WRITTEN REQUEST. Gather every line below where "model" appears.

SOURCE DATA.
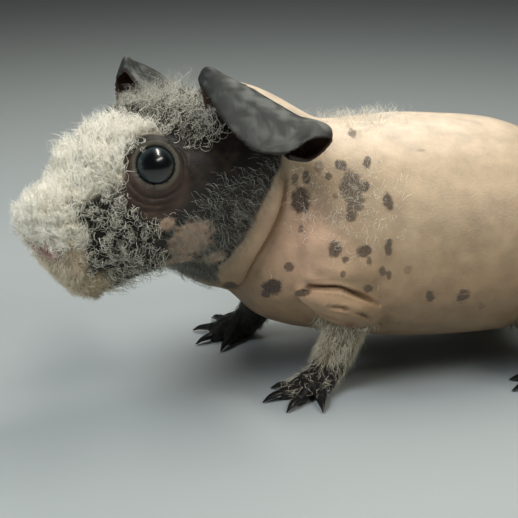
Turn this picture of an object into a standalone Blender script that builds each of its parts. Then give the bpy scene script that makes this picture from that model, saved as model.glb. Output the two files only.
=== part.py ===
"""Life-size still model of a young skinny guinea pig, standing with its head turned to its left.

The body is one loft from rump to nose, parted by thin cuts into torso, neck and head. It is worked out
straight, with the nose towards -X and the left side towards -Y, and turn_head then bends it at the neck.
Legs, feet, claws, ears and eyes are nodes of their own, each cut clear of what it grows from by GAP.
Sizes are in millimetres, and every mesh is made in metres. The floor is z = 0.
"""

import math
import random

import bmesh
import bpy
import numpy as np
from mathutils import Matrix, Vector

MM = 0.001
GAP = 0.3

# Body, along its length from the rump at 0 to the nose
BODY_LENGTH = 168.0
RUMP_X = 82.0
RUMP_CAP = 34.0
RUMP_LEVEL = 38.0
NOSE_CAP = 6.5
NOSE_LEVEL = 51.0
CHIN_RECEDES = 3.2
BODY_SIDES = 36
# Cuts across the body: distance from the rump, turn to the left and lean back, in degrees
TORSO_END = (92.0, 8.0, 12.0)
NECK_END = (105.0, 24.0, 14.0)
# distance from the rump: top, bottom, half width, level of the widest point, and roundness: 1 is an ellipse
BODY_SECTIONS = {
    0.0: (64.0, 12.5, 28.5, 37.0, 0.92),  # rump
    20.0: (66.5, 11.0, 32.0, 36.0, 0.92),  # hips
    42.0: (69.5, 9.8, 34.0, 36.0, 0.92),  # loin
    60.0: (70.7, 10.2, 33.5, 37.0, 0.92),  # ribs
    76.0: (70.0, 12.0, 29.5, 38.0, 0.92),  # chest
    90.0: (71.5, 14.0, 25.5, 42.0, 0.92),  # shoulders
    100.0: (70.7, 16.5, 23.0, 46.0, 0.92),  # neck
    110.0: (67.6, 16.4, 21.0, 49.0, 0.88),  # jowls
    120.0: (67.6, 17.2, 20.5, 51.0, 0.82),  # cheeks
    126.0: (69.0, 20.2, 20.0, 52.0, 0.78),  # throat
    132.0: (69.7, 28.8, 19.2, 53.0, 0.75),  # temples
    139.0: (70.0, 33.5, 17.3, 54.0, 0.74),  # eyes
    147.0: (68.3, 34.5, 14.8, 52.5, 0.77),  # bridge of the nose
    155.0: (65.5, 34.5, 13.0, 50.0, 0.82),  # muzzle
    162.0: (62.5, 34.3, 11.6, 48.5, 0.85),  # nostrils
    168.0: (60.5, 36.6, 10.5, 49.0, 0.88),  # tip, rounded off by the nose cap
}

# Neck bend, about a point on the spine at the back of the skull
HEAD_YAW = 29.0
HEAD_PITCH = 13.0
HEAD_LIFT = 12.5
NECK_PIVOT = (106.0, 55.0)
NECK_BEND = (80.0, 108.0)
# the throat, below this level, follows the head only this much further forward
THROAT_LEVEL = (28.0, 50.0)
THROAT_LAG = 16.0

# Eyes and lids
EYE_RADIUS = 5.4
EYE_PLACE = (138.8, 11.8, 63.3)
EYE_LOOKS = (0.36, 0.85, 0.34)
LID_RADIUS = 5.2
LID_THICK = 0.9
LID_FORWARD = 2.4
# low swelling of the socket round the eye: across the eye twice, then the way that it looks
MOUND_RADII = (9.0, 8.2, 4.6)
MOUND_BACK = 2.6

# Nose and mouth. Nostrils are at distance from the rump, to the left and up; their slits run outwards and
# back from there. Lines on the surface go through (distance from the rump, angle up from the left side).
NOSTRIL = (167.2, 3.3, 51.0)
NOSE_WING = (3.2, 3.2, 3.0)
NOSTRIL_SLIT = ((1.0, -1.6, -1.1), (0.4, -0.2, -0.5), (-0.8, 1.6, 0.6))
NOSTRIL_RADII = (0.7, 1.0, 0.6)
MOUTH_LINE = ((167.4, -90.0), (167.2, -76.0), (166.2, -62.0), (163.5, -50.0), (159.5, -42.0), (155.0, -36.0))
PHILTRUM = ((167.99, -90.0), (167.9, -90.0), (167.4, -90.0))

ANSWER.
Turn this picture of an object into a standalone Blender script that builds each of its parts. Then give the bpy scene script that makes this picture from that model, saved as model.glb. Output the two files only.
"""Life-size still model of a young skinny guinea pig, standing with its head turned to its left.